CES in 1980, looking surprisingly similar to the current show—except for the CRTs, turntables, and leisure suits

I should stress that CES isn’t dead to me. Before the 2014 show, I wrote a piece called “In Praise—Yes, Praise!—of CES.” In it, I said lots of nice things about the show. I don’t take any of them back, and am not arguing that the tens of thousands of journalists who will be going to Vegas are wasting their time. Even if the major announcements at the show turn out to be a snooze, I know I’ll miss the thing I call Shadow CES: the show behind the show. Shadow CES consists of meetings conducted behind closed doors, conversations held over dinner, and chance encounters with interesting people—the stuff which is theoretically supplemental to the main event, but is in fact more reliably valuable. For someone who’s explaining why he isn’t going to CES, I don’t seem to be very anti-CES. But I am keenly aware that the case against the show is easy to make. In fact, back in 2008, I covered many of the show’s downsides in a piece I wrote for Slate. CES comes at an odd time of year, immediately after the big gadget-buying season. The majority of products on display are unremarkable commodities—such as HDTVs which are very much like everybody else’s HDTVs—and some of the stuff which is trumpeted as the next big thing never amounts to anything. CES is routinely bypassed by companies such as Apple, which want to make their own announcements on their own schedule, at the venue of their choice, without competing with the thousands of announcements happening at the show. And there are an awful lot of interesting startups which lack the interest and/or funds to have a CES presence. But the thing is—’twas ever thus. Almost every knock you can make against CES in late 2014 has been true for years. Most of them were also true about COMDEX in its heyday. In fact, from the moment I began attending that conference, I heard people predicting—no, rooting for—its demise. Here’s proof in the form of a wonderfully evocative video which veteran journalist Charles Petzold shot at 1991’s COMDEX, the first I attended. At 2:17, at a party held by tech publisher Ziff Davis, Petzold starts asking attendees “Is COMDEX dead?”
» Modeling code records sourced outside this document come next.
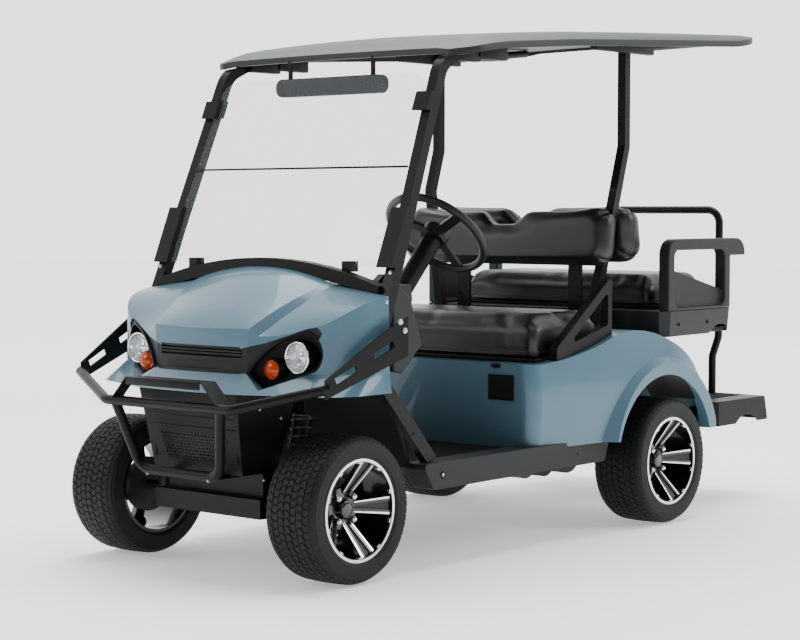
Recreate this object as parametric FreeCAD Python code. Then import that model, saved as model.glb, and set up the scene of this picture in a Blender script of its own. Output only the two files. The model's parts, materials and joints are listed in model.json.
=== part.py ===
import FreeCAD, Part

import math
import os

from FreeCAD import Vector

# Golf cart with a rear-facing back bench. Millimetres, +Z up, front towards -Y, driver's side at +X.
# Stations run rearwards from the front axle line. The finished pieces move forward together,
# so that the origin is on the ground under the middle of the overall length.

# Shared clearances
seat_gap = 0.3
overrun = 40.0
small_overrun = 1.0
crumb_share = 0.02
full_turn = 360.0
quarter_turn = 90.0

# Wheels and track
wheelbase = 1671.0
front_wheel_x = 454.0
rear_wheel_x = 524.0
cabin_to_axle = 771.0
body_front_y = wheelbase - cabin_to_axle
tyre_radius = 234.4
tyre_width = 205.0
tyre_shoulder = 26.0
tyre_crown = 6.0
rim_radius = 169.7
rim_bead = 158.0
rim_width = 190.0
rim_wall = 7.0
rim_face_depth = 8.0
hub_cap_radius = 33.0
hub_cap_length = 20.0
hub_cap_share = 0.8
hub_flange_radius = 66.0
hub_face_x = -20.0
hub_front_x = 20.0
hub_plate_gap = 3.0
hub_bore_radius = 15.0
spoke_count = 5
spoke_root_radius = 44.0
spoke_root_inner = 3.0
spoke_root_outer = 17.0
spoke_tip_inner = 15.0
spoke_tip_outer = 29.0
spoke_root_thickness = 24.0
spoke_tip_thickness = 20.0
lug_count = 4
lug_circle_radius = 50.8
lug_radius = 9.5
lug_height = 16.0
lug_first_turn = 45.0
spindle_clearance = 0.3

# Knuckles and front suspension
kingpin_x = 330.0
kingpin_radius = 14.0
knuckle_clearance = 0.5
knuckle_barrel_radius = 24.0
knuckle_barrel_height = 84.0
steering_arm_length = 105.0
steering_arm_width = 30.0
steering_arm_thickness = 12.0
brake_radius = 92.0
brake_thickness = 26.0
fork_gap = 1.0
fork_thickness = 16.0
fork_width = 56.0
damper_radius = 19.0
damper_rod_radius = 8.0
tower_size = 40.0
damper_top_x = 250.0
damper_top_y = 75.0
damper_top_z = 572.0
damper_body_share = 0.8
coil_start_share = 0.2
spring_radius = 31.0

# Steering gear
rack_y = 105.0
rack_radius = 13.0
rack_housing_radius = 24.0
rack_housing_half = 110.0
rack_clearance = 0.5
tie_rod_radius = 8.0
tie_eye_radius = 15.0
tie_eye_thickness = 14.0
tie_gap = 2.0

# Steering column and wheel
column_foot_y = 235.0
column_foot_z = 563.0
steering_x = 250.0
steering_hub_y = 738.0
steering_hub_z = 1085.0
column_radius = 24.0
column_cover_radius = 34.0
column_cover_share = 0.66
steering_stub_radius = 10.0
steering_stub_length = 24.0
steering_rim_radius = 180.0
steering_grip = 14.0
steering_hub_radius = 46.0
steering_hub_depth = 42.0
steering_spoke_width = 34.0
steering_spoke_thickness = 12.0
steering_gap = 6.0
steering_dish = 30.0
steering_spoke_count = 3

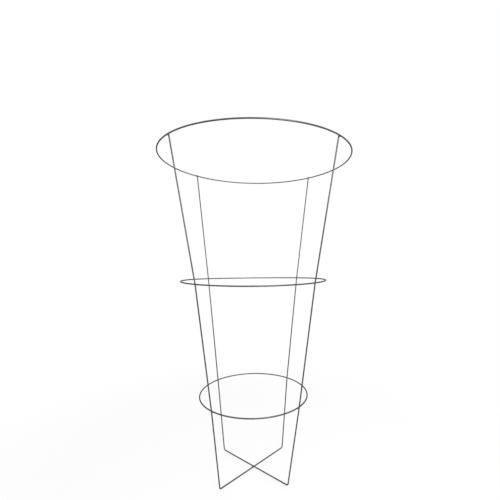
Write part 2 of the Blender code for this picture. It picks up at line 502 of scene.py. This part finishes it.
@dataclass(frozen=True)
class WireStock:
    """The drawn wire that the whole cage is bent from."""

    diameter: float = WIRE_DIAMETER
    contact_gap: float = 0.3 * MM
    sides: int = 32
    crease_degrees: float = 32
    section_spacing: float = 5 * MM
    close_spacing: float = 0.5 * MM
    most_cuts: int = 50
    end_chamfer: float = 0.22 * MM
    heat_reach: float = 11 * MM
    press_depth: float = 0.16 * MM
    press_reach: float = 3.6 * MM

    @property
    def radius(self) -> float:
        """Half the diameter."""
        return self.diameter / 2

    @property
    def seat_distance(self) -> float:
        """How far apart the middle lines of two wires lie where they cross."""
        return self.diameter + self.contact_gap

    def drawn(self, name: str, length: float) -> Object:
        """Draw a straight wire along +X from the origin, with chamfered ends.

        Args:
            name: The piece's name.
            length: The wire's length.

        Returns:
            The straight wire.
        """
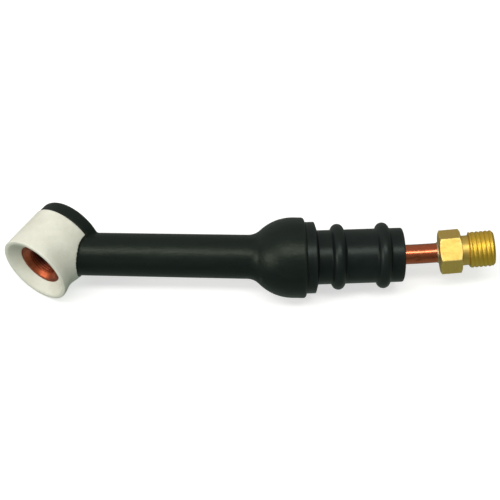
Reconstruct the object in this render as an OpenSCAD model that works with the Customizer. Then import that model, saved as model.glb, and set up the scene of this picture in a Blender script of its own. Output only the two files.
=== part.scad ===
// Rigid air-cooled TIG torch body, lying on its side.
// The handle seat's centre is the origin. +X runs along the handle axis to the cable end,
// +Y is the back cap's side, and +Z is square to the plane of the nozzle, neck and handle axes.

/* [Head] */
// Angle between the nozzle axis and the neck, in degrees
head_angle = 122; // [105:1:135]
// Distance from the handle seat to the electrode axis, along the neck
neck_reach = 85.1; // [75:0.5:110]
// Outer diameter of the white front insulator
insulator_d = 25.4; // [25:0.2:28]
// Length of the front insulator ahead of the neck axis
insulator_front = 8.6; // [8:0.1:10]
// Length of the front insulator behind the neck axis
insulator_rear = 7.9; // [7.8:0.1:9]
// Diameter of the insulator's mouth
mouth_d = 22.8; // [20:0.1:23.6]
// Depth of the copper face below the insulator's rim
mouth_depth = 2.9; // [2:0.1:4]
// Rounding of the insulator's outer rim
rim_round = 0.3; // [0.2:0.1:1]
// Width of the insulator's notch, where the neck's root fills it
notch_w = 16.4; // [15.6:0.1:17]
// Distance from the neck axis to the back of the rubber collar
collar_rear = 13.1; // [12.8:0.1:15]
// Outer diameter of the rubber collar
collar_d = 25.4; // [24:0.1:26]
// Rounding of the collar's back edge
collar_round = 2.2; // [1:0.1:3]
// Diameter of the back cap's seal seat in the collar
cap_seat_d = 15.2; // [14:0.1:16]

/* [Head copper] */
// Outer diameter of the copper head barrel
barrel_d = 15.6; // [15.4:0.1:17]
// Minor diameter of the collet body thread
collet_thread_d = 10.0; // [9:0.1:10.6]
// Minor diameter of the back cap thread
cap_thread_d = 10.0; // [9:0.1:10.6]
// Diameter of the gas gallery between the two threads
gallery_d = 11.6; // [11:0.1:12.4]
// Diameter of the countersink at the collet body's seat
seat_d = 13.0; // [11.5:0.1:14]

/* [Neck and bulb] */
// Neck diameter at the head
neck_d = 14.3; // [13:0.1:15]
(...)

Let the record show that COMDEX only continued to get bigger until 1997. The 1998 version shrunk slightly. And then the exhibition did collapse over the next half-decade. (Multiple ownership changes and general mismanagement—and, eventually, the aftershocks of 9/11—all played roles in its death.) Articles by people explaining why they aren’t going to CES tend to assume that the show was once vital, but stopped being so. Me, I’ve convinced that there was never a golden age of the gigantic Vegas trade show. They’ve always been imperfect snapshots of an imperfect industry: overblown, exhausting, bizarre, and full of products which are unexceptional if not downright schlocky. Which is why plenty of rational folks have always concluded that attending wasn’t worth the effort. Here’s the biggest reason why I’m not going to CES: The fact that you’ve always done something is not, in itself, an argument for continuing to do so. It’s healthy to test your own assumptions about the way you do your work, and after next week, I’m either going to conclude that the show is skippable, or that, on balance, I want to attend in 2016. Either way, I’ll end up smarter. And there’s no chance whatsoever that I’ll come to regard having skipped CES as a catastrophic mistake. In 24 years of covering tech, I’m only haunted by one product announcement which I could have attended, but didn’t. That would be the 2007 Macworld Expo keynote in San Francisco at which Steve Jobs unveiled the first iPhone—one of the three or four most important events in the entire history of personal technology. Why wasn’t I in the audience? Why, because I was attending CES, of course. Just like I’ve always done until now, without giving it much thought.